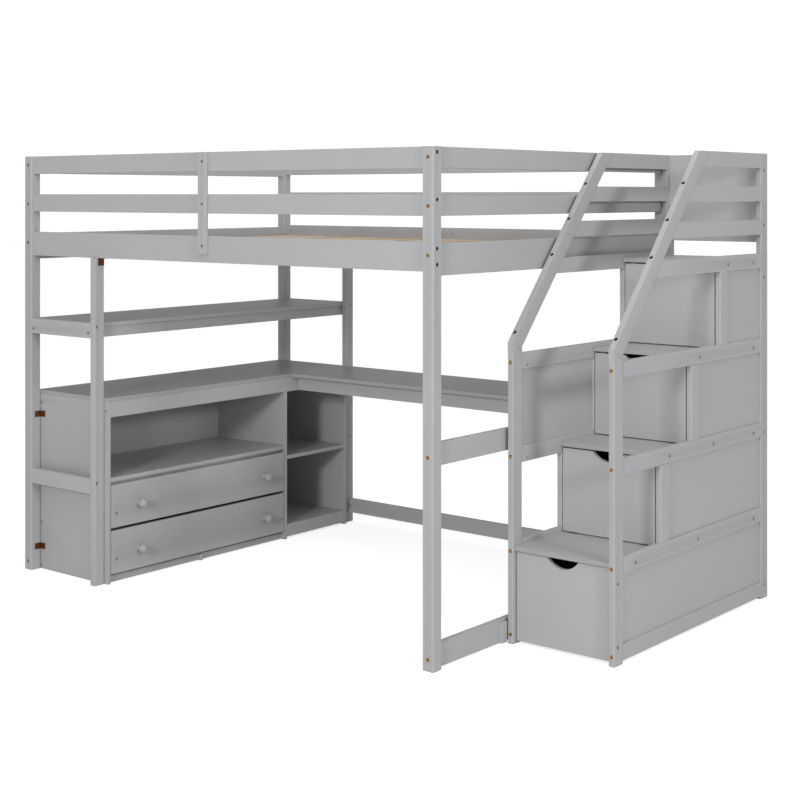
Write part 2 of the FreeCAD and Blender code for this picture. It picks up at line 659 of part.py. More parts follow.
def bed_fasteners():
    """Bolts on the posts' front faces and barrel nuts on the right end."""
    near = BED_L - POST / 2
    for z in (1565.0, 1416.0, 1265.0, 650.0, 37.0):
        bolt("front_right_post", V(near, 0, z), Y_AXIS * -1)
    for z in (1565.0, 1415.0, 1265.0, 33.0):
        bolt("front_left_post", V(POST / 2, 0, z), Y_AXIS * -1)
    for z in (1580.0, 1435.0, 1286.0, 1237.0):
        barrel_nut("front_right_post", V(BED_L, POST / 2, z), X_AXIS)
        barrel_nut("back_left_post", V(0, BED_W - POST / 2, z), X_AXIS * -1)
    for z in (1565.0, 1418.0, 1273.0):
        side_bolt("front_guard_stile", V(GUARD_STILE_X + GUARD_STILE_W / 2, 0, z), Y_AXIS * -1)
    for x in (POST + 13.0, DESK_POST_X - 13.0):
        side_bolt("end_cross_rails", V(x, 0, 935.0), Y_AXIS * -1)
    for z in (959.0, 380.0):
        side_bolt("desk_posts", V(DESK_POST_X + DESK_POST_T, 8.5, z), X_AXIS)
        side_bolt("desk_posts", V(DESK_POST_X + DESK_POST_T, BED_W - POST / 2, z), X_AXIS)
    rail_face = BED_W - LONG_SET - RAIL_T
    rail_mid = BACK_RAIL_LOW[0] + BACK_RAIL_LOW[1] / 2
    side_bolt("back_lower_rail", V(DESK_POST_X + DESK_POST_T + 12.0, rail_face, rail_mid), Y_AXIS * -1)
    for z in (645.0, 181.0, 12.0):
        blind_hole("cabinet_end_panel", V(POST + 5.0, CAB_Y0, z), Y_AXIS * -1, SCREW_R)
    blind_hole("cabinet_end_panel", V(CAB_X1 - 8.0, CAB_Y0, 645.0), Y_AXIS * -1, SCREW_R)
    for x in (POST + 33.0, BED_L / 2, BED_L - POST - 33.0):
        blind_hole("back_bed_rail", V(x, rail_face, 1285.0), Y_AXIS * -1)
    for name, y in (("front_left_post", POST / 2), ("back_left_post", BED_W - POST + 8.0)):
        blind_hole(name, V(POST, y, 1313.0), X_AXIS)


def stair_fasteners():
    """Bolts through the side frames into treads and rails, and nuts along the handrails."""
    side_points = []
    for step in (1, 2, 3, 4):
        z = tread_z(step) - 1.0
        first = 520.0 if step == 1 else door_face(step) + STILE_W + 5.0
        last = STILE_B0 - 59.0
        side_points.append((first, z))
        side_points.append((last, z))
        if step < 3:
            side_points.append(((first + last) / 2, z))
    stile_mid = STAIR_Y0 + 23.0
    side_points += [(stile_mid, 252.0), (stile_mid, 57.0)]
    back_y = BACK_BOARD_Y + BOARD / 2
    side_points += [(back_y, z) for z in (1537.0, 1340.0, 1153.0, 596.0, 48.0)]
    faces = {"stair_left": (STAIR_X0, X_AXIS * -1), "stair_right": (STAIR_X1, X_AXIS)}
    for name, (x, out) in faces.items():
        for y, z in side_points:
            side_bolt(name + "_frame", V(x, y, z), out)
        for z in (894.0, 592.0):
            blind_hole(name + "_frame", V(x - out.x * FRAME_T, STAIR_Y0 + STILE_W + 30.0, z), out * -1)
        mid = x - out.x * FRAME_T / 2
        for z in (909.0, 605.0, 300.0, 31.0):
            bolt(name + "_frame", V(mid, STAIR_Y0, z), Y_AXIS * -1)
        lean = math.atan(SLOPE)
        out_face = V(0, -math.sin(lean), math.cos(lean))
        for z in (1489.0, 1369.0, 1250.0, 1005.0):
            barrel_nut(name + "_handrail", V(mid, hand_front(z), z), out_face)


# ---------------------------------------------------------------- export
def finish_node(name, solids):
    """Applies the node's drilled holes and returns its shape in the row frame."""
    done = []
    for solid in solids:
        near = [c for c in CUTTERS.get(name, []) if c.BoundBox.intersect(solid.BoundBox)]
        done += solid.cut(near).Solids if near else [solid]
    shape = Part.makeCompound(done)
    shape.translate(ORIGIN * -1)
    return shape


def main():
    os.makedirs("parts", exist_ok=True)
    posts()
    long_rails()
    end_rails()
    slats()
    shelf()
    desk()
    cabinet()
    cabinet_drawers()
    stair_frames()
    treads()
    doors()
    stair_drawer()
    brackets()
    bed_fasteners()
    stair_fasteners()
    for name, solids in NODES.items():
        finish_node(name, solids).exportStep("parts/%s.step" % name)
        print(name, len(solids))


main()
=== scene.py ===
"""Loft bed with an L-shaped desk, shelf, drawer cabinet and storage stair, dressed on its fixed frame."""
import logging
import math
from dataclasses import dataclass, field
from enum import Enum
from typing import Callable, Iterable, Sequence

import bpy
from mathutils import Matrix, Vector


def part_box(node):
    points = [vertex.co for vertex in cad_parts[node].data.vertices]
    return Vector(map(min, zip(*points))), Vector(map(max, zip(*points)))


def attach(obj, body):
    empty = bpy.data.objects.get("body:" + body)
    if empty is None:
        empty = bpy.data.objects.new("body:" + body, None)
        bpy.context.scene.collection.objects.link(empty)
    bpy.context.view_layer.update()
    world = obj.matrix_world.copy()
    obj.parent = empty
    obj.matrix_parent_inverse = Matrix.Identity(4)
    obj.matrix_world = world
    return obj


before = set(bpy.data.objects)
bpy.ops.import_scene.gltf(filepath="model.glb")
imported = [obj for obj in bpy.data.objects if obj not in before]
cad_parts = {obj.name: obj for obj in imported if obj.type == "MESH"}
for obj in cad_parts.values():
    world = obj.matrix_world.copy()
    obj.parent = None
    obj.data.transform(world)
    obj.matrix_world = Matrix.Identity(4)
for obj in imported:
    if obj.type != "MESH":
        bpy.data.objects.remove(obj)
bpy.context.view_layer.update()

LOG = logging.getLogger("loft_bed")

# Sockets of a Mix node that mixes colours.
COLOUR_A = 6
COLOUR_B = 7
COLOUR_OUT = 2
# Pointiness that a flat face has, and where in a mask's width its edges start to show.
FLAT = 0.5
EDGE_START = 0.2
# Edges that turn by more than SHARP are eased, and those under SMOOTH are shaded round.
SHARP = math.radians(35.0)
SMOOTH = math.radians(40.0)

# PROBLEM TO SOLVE
Exactly the lines above from the one with "for solid in" to the one with "bpy.context.scene.collection.objects.link(empty)", both included, are to be quoted; leave the rest out.

# RESULT BELOW
    for solid in solids:
        near = [c for c in CUTTERS.get(name, []) if c.BoundBox.intersect(solid.BoundBox)]
        done += solid.cut(near).Solids if near else [solid]
    shape = Part.makeCompound(done)
    shape.translate(ORIGIN * -1)
    return shape


def main():
    os.makedirs("parts", exist_ok=True)
    posts()
    long_rails()
    end_rails()
    slats()
    shelf()
    desk()
    cabinet()
    cabinet_drawers()
    stair_frames()
    treads()
    doors()
    stair_drawer()
    brackets()
    bed_fasteners()
    stair_fasteners()
    for name, solids in NODES.items():
        finish_node(name, solids).exportStep("parts/%s.step" % name)
        print(name, len(solids))


main()
=== scene.py ===
"""Loft bed with an L-shaped desk, shelf, drawer cabinet and storage stair, dressed on its fixed frame."""
import logging
import math
from dataclasses import dataclass, field
from enum import Enum
from typing import Callable, Iterable, Sequence

import bpy
from mathutils import Matrix, Vector


def part_box(node):
    points = [vertex.co for vertex in cad_parts[node].data.vertices]
    return Vector(map(min, zip(*points))), Vector(map(max, zip(*points)))


def attach(obj, body):
    empty = bpy.data.objects.get("body:" + body)
    if empty is None:
        empty = bpy.data.objects.new("body:" + body, None)
        bpy.context.scene.collection.objects.link(empty)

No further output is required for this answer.